Additionally, if the recipient is in a lower tax bracket, they may pay less tax on any gains when they eventually sell the crypto. This strategy can be particularly effective for those looking to pass on wealth while minimizing taxes. Just be sure to keep detailed records of the transaction to ensure compliance with IRS rules.

Donate Cryptocurrency to Charity

Donating cryptocurrency to charity is a win-win strategy that can help you minimize taxes while supporting causes you care about. When you donate appreciated crypto assets to a qualified charitable organization, you may be eligible for a tax deduction based on the fair market value of the donation. Plus, you won’t have to pay capital gains taxes on the appreciation, which you would owe if you sold the crypto first and then donated the proceeds.
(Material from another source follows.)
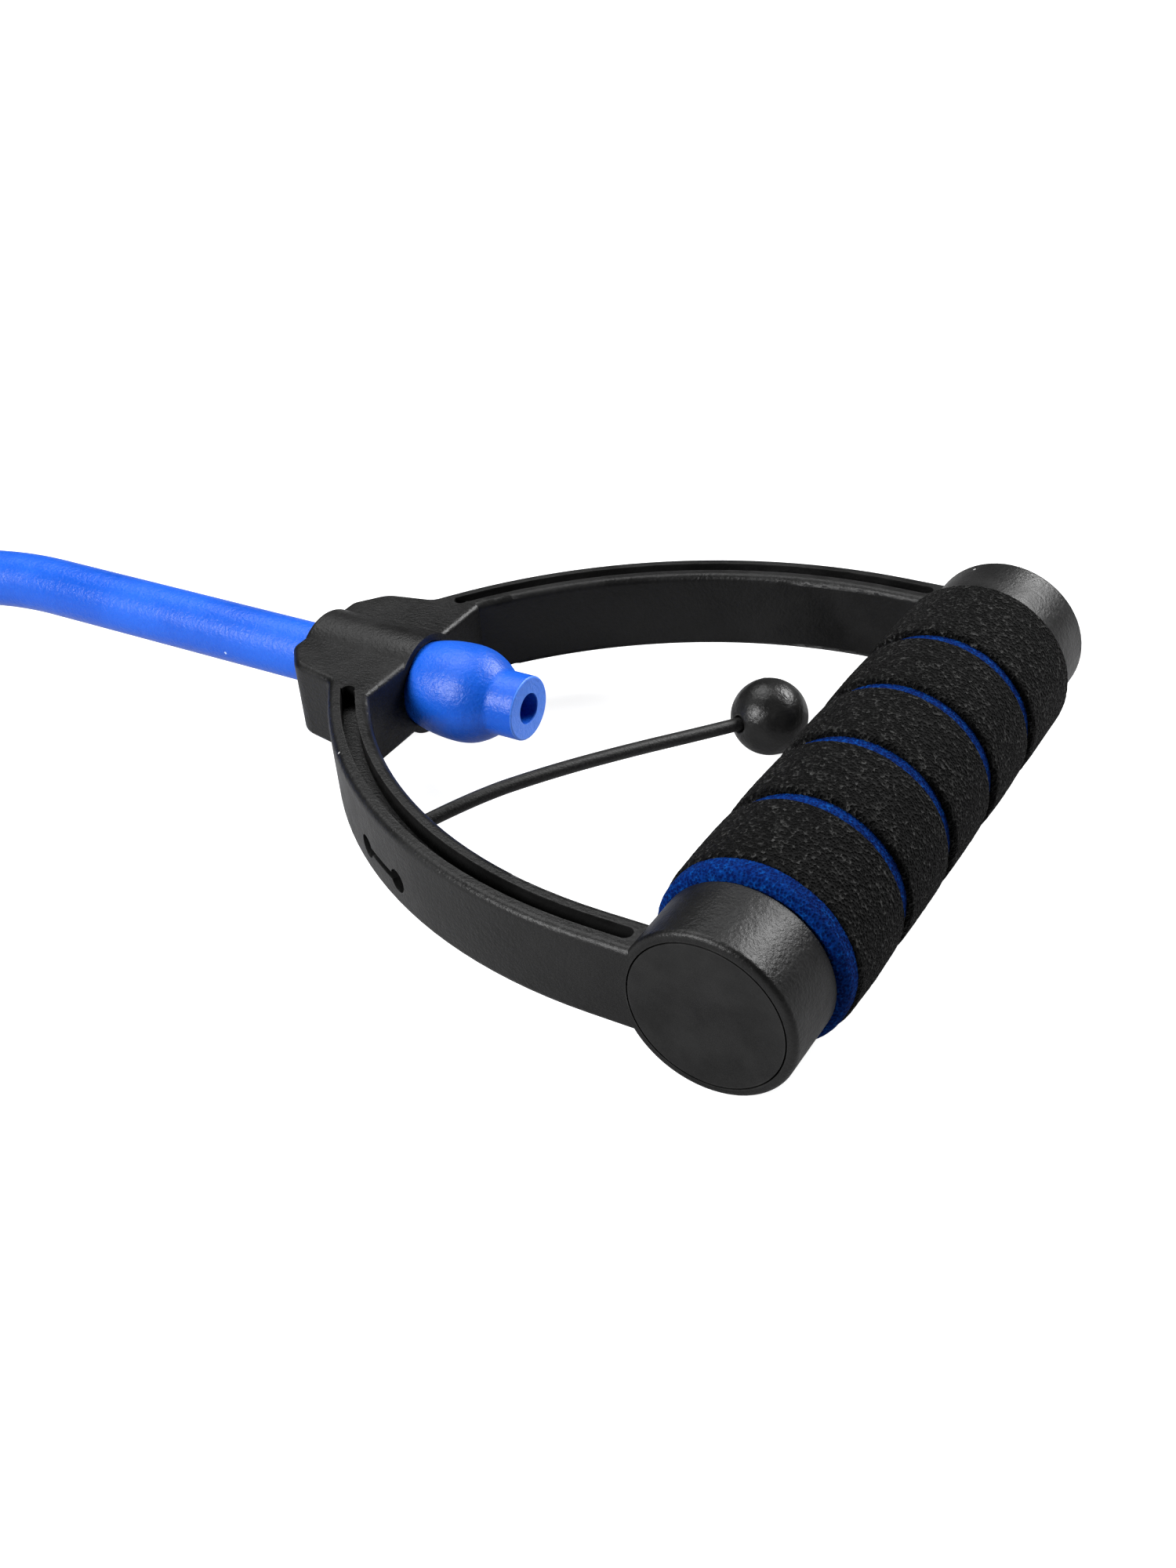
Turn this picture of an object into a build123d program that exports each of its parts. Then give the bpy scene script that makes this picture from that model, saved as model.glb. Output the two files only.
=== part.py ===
"""Resistance band: one elastic tube with a rigid D handle at each end.

Millimetres, +Z up.  The band lies on a surface at z = 0, halfway between its two handles, with the
tube along X.  Each handle is built in a frame of its own, with the grip along Y and the tube
leaving towards -X at the height of the grip's centre, and is then set at its end of the band.
"""

import os
from math import cos, hypot, pi, radians, sin, sqrt, tan

from build123d import *

# ---- driving dimensions -------------------------------------------------------------------------
TUBE_R = 7.0            # elastic tube, outside
TUBE_BORE_R = 3.5
TUBE_GAP = 0.3          # clearance of the tube in the collar
TUBE_CUT_X = -80.9      # cut end of the tube, inside the handle
TUBE_JOIN_X = -128.0    # where the tube's end piece meets the free tube, inside the collar
TUBE_CUT_ROUND = 0.5    # softened edge of the cut end

STOPPER_R = 8.5         # ball pushed into the tube's bore
STOPPER_X = -98.6
STOPPER_WALL = 2.4      # wall of the tube where it is stretched over the ball
BULB_TAIL = 19.4        # how far the swelling reaches into the collar
BULB_FRONT = 12.4       # how far it reaches towards the cut end
NECK_SWELL = 0.2        # how much thicker the neck stays

HANDLE_WIDTH = 142.5    # over both end housings
HOUSING_R = 17.25
HOUSING_LENGTH = 15.8
HOUSING_EDGE = 1.2      # rounding of the housing's outer edge
RIM_EDGE = 0.4          # rounding of its inner rim

ARM_BOW_R = 112.75      # outer radius of each bowed arm
ARM_BOW_X = -24.0       # where the bow meets its straight end
ARM_THICK = 8.85
ARM_HEIGHT = 18.2
ARM_EDGE = 1.5          # rounding of the arms' edges
ARM_END_X = -6.0        # the arms' ends, inside the housings
GROOVE_WIDTH = 3.2
GROOVE_TOP_DEPTH = 4.5
GROOVE_BOTTOM_DEPTH = 3.0
GROOVE_END_X = -17.5    # near the housing
GROOVE_START_Y = 21.5   # near the collar

COLLAR_OUT_X = -135.5
COLLAR_IN_X = -107.0
COLLAR_NOSE_Y = 11.0    # half width of the flat end
COLLAR_SHOULDER = (-130.0, 17.6)
WING_FLARE_Y = 19.8     # where the wings turn into the arms
WING_ROOT_Y = 23.1      # where the arms' bow begins
NOSE_ROUND = 3.0
SHOULDER_ROUND = 6.0
FLARE_ROUND = 3.0
RIDGE_R = 11.4          # half-round ridge over the tube
RIDGE_EDGE = 1.2

CAP_R = 15.1
CAP_THICK = 2.4
CAP_GAP = 0.3           # seam round the cap
SPIGOT_LENGTH = 3.0
SPIGOT_WALL = 1.6

CORE_R = 11.0           # stiff tube that carries the foam and turns in the housings
CORE_WALL = 2.0
CORE_FIT = 0.06         # radial running clearance in the housings
CORE_END_GAP = 0.5

FOAM_END_GAP = 0.4      # between the foam and each housing
SLEEVE_R = 18.4         # inner foam, seen in the grooves
SLEEVE_LIP_R = 19.0     # inner foam where it shows at the front end
SLEEVE_LIP = 3.9
SLEEVE_ROUND = 1.3
BAND_R = 19.6           # outer foam
BAND_GROOVE = 3.2
BAND_GROOVE_PITCH = 20.85
BAND_GROOVE_FIRST = -30.3
BAND_GROOVES = 4
BAND_ROUND = 0.6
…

To claim this deduction, you’ll need to donate to a charity that can accept cryptocurrency and provide proper documentation for tax purposes. It’s a great way to make a difference while also benefiting from a tax perspective.

Accurate Cost Basis Tracking

Keeping accurate records of your cryptocurrency transactions is crucial for minimizing your tax liability. The cost basis is the original value of an asset for tax purposes, and it’s used to calculate your capital gains or losses when you sell. There are several methods for tracking cost basis, such as FIFO (First-In-First-Out), LIFO (Last-In-First-Out), or specific identification.

Using the right method and maintaining precise records can have a significant impact on your tax bill. Many tools and software programs are available to help you track your cost basis, making it easier to calculate your gains or losses accurately. If you use a Bitcoin wallet, integrating it with a cost-basis tracking tool can simplify this process and help you stay on top of your tax obligations.

Timing Transactions Strategically

Timing is everything when it comes to minimizing crypto taxes. By carefully planning the timing of your transactions, you can take advantage of lower tax rates or offset gains with losses. For example, you might consider selling crypto during a year when you’re in a lower tax bracket or waiting until the new year to push gains into the following tax year.

This strategy requires a bit of foresight and planning, but it can be highly effective in reducing your tax liability. End-of-year tax planning is particularly important, as it allows you to review your portfolio and make strategic decisions about when to realize gains or losses.

Leverage Capital Loss Carryovers

If your cryptocurrency investments haven’t gone as planned and you’ve realized a loss, don’t despair. You can use these losses to offset future gains through capital loss carryovers. The IRS allows you to carry over losses to future tax years, which can help reduce your taxable income in the years ahead.

This strategy can be particularly useful if you’ve experienced significant losses in the past and expect to see gains in the future. By carrying over your losses, you can minimize the tax impact of those future gains and keep more money in your Bitcoin wallet.

Stay Informed About Changing Regulations

Keeping up with the latest IRS guidance and legislative changes is vital when it comes to cryptocurrency taxation. The rules around cryptocurrency are still being developed, and what’s allowed today might change tomorrow. Keeping up with these changes can help you adapt your tax strategy and ensure you’re taking advantage of all available opportunities to minimize your taxes.

In conclusion, while cryptocurrency taxes can be complex, there are several legal strategies you can use to minimize your tax liability. By holding assets for long-term gains, utilizing tax-loss harvesting, investing through tax-advantaged accounts, and staying informed about the latest regulations, you can keep more of your profits in your Bitcoin wallet and reduce the amount you owe to the IRS. As always, it’s a good idea to consult with a tax professional who’s experienced in cryptocurrency to ensure you’re making the most of these strategies and staying compliant with the law.